Но есть одно обстоятельство, о котором я задумалась не так давно, когда моей мамы уже не стало. Ведь все это время рядом с ней помимо бабушки была ее собственная мама – Шура, Александра Дмитриевна, дочь Прасковьи Гурьевны. И походы на речку, и вылазки за грибами, и общие завтраки проходили с ее участием.
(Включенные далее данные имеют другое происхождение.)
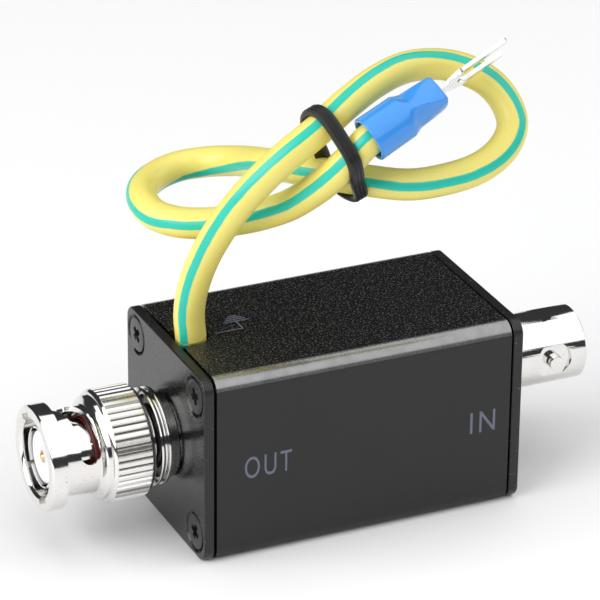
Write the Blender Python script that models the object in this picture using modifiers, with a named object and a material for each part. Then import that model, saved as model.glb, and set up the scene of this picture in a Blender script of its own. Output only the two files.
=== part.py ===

Но про нее мама не рассказывала, а в своих воспоминаниях о детстве, написанных по моей просьбе, написала, что не чувствовала тогда любви к маме и даже само ее присутствие плохо помнит.
Я могу по реальным документам, по литературным примерам и по аналогиям с чужими судьбами попытаться восстановить события той предвоенной и для детей вполне счастливой, а для молодых взрослых – насыщенной и удачной в общем жизни. Но я совсем не могу себе представить, что чувствовала и о чем думала молодая женщина Шура, проводящая лето возле своей матери в ожидании приезжающих в короткий отпуск мужа и братьев. Только один раз за всю жизнь она ездила на юг, в дом отдыха. Есть любительское довоенное фото – Шура и муж ее Гавриил сняты в беседке, оба молодые, высокие, в белых костюмах и панамах, на фоне сочинских пальм.
Шура была вторым ребенком в семье Коровкиных, она родилась в 1908 году, между двумя братьями. Братья ее любили, об этом она вспоминала, по словам своей младшей дочери, моей тетки Наташи, которая стала главным ее конфидентом. И отец любил, откладывал для нее кусочки мяса получше: «На вот, Шуренька, поешь». Мать – не любила. Прямо об этом не говорилось, но все это понимали. Теперь я думаю – что это значило? Чем не нравилась Гурьевне собственная дочь? Чем раздражала? Сходством с мужем, которого так и не удалось принять в душу? Робостью? Тихой ленью?